Ciascuno di noi, anche grazie alle pagine di Matvejevic, dovrebbe affinare i propri sensi, materiali e interiori, per tornare ad “ascoltare” il pane e a coglierne la centralità nella nostra vita. La vista che contempla la crescita misteriosa suscitata da un pizzico di lievito nascosto e ammira l’indorarsi della superficie esposta al calore; l’udito che coglie il gemito della crosta che si spezza e la gioia che si sprigiona dalla condivisione avviata da quella frazione; il tatto delle dita capaci di stringersi a difesa delle poche briciole rimaste; l’olfatto che pregusta la fragranza della bontà o finge di ignorare la muffa dell’ultimo boccone rimasto; il gusto che assapora la libertà tra i denti o che sa rievocare l’abbondanza di un tempo anche nei giorni della fame.

 

Ciascuno di noi dovrebbe ritrovare la gioia della condivisione nel riscoprirsi “com-pagni”. Un nome bello e antico che non va lasciato in disuso: dal latino “cum panis”, coloro che mangiano insieme lo stesso pane.
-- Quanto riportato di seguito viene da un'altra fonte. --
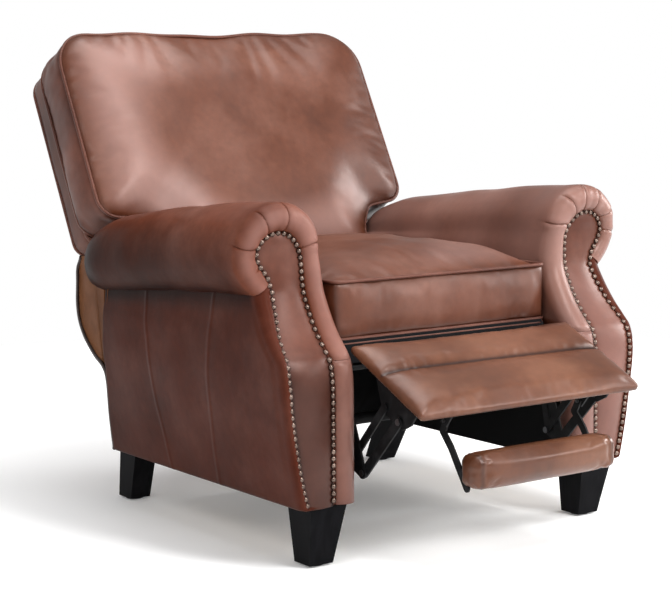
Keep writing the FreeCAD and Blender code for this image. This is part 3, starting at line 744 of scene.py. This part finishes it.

Coloro che lo fanno condividono anche l’esistenza, con tutto quello che essa comporta: gioia, dolore, lavoro, lotta e anche sofferenze.

Ciascuno di noi troverà pane per la sua fame: sia essa anelito di giustizia, di libertà, di verità; sia essa stupore per il seme che cresce misteriosamente oppure curiosità di ricerca o amore per la conoscenza.

 

Oggi che, come diceva Primo Levi, abbiamo una casa calda e il ventre sazio, ci sembra di aver risolto il problema dell’esistere e ci sediamo a sonnecchiare davanti alla televisione. Ma è proprio in quest’oggi che davanti a quella televisione, in cui vediamo ancora una volta e tragicamente milioni di persone muoversi dalla fame verso il pane perché noi non siamo capaci di far muovere il pane verso la fame, non possiamo sonnecchiare! Dobbiamo destarci immediatamente e agire!

 

Questa sapiente memoria del “pane nostro”, infatti, ricorda a tutti che il pane o è “nostro”, condiviso tra compagni, oppure cessa di essere pane.